3.) SN failed to factor-in other possible biasing factors which might be co-associated with “Gold OA” e.g. research funding. If grant funded research, from funders with an open access policy, tends to be more highly cited than say non-grant funded research, or from grant funded research from a funder that does not pay for open access in hybrid journals, then that would bias the results. What this result would really be demonstrating is funder choice for research that tends to be more highly cited, relative to non-grant funded research?
4.) Hybrid Gold Open Access is typically priced as the most expensive way possible of doing open access. Whilst the Max Planck Digital Library appears happy to pay Springer Nature $11,200 for some articles, the rest of the world sensibly will not pay this ransom. There also seems no cap on the constant above-inflation price rises of hybrid OA options over time. At current prices, even for ‘cheaper’ SN hybrid journals, most research institutions simply cannot afford to pay for hybrid gold open access at Springer Nature for all their articles. Even if it did somehow garner a tiny citation benefit over a three year period, is it worth $2780 per article? I think not.
5.) Fully open access journals of which there are over 17,000 listed at DOAJ are typically both lower in price and often higher in citation performance per article as I demonstrated with SciPost Physics in Part 1 of this series.

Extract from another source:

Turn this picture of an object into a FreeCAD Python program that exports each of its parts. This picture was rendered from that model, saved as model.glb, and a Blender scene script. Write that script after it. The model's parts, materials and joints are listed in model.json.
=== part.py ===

All that SpringerNature have demonstrated with their white paper is alarming statistical illiteracy, and a lack of reproducibility and transparency. Given how popular measures like Clarivate’s Journal Impact Factor are (which is also calculated in a statistically illiterate way), perhaps SpringerNature just decided to run with it anyway, despite the methodological and statistical wrongness? As SPARC notes, the lead author of the report is SN’s Senior Marketing Manager – this “white paper” is pure marketing, not rigorous research.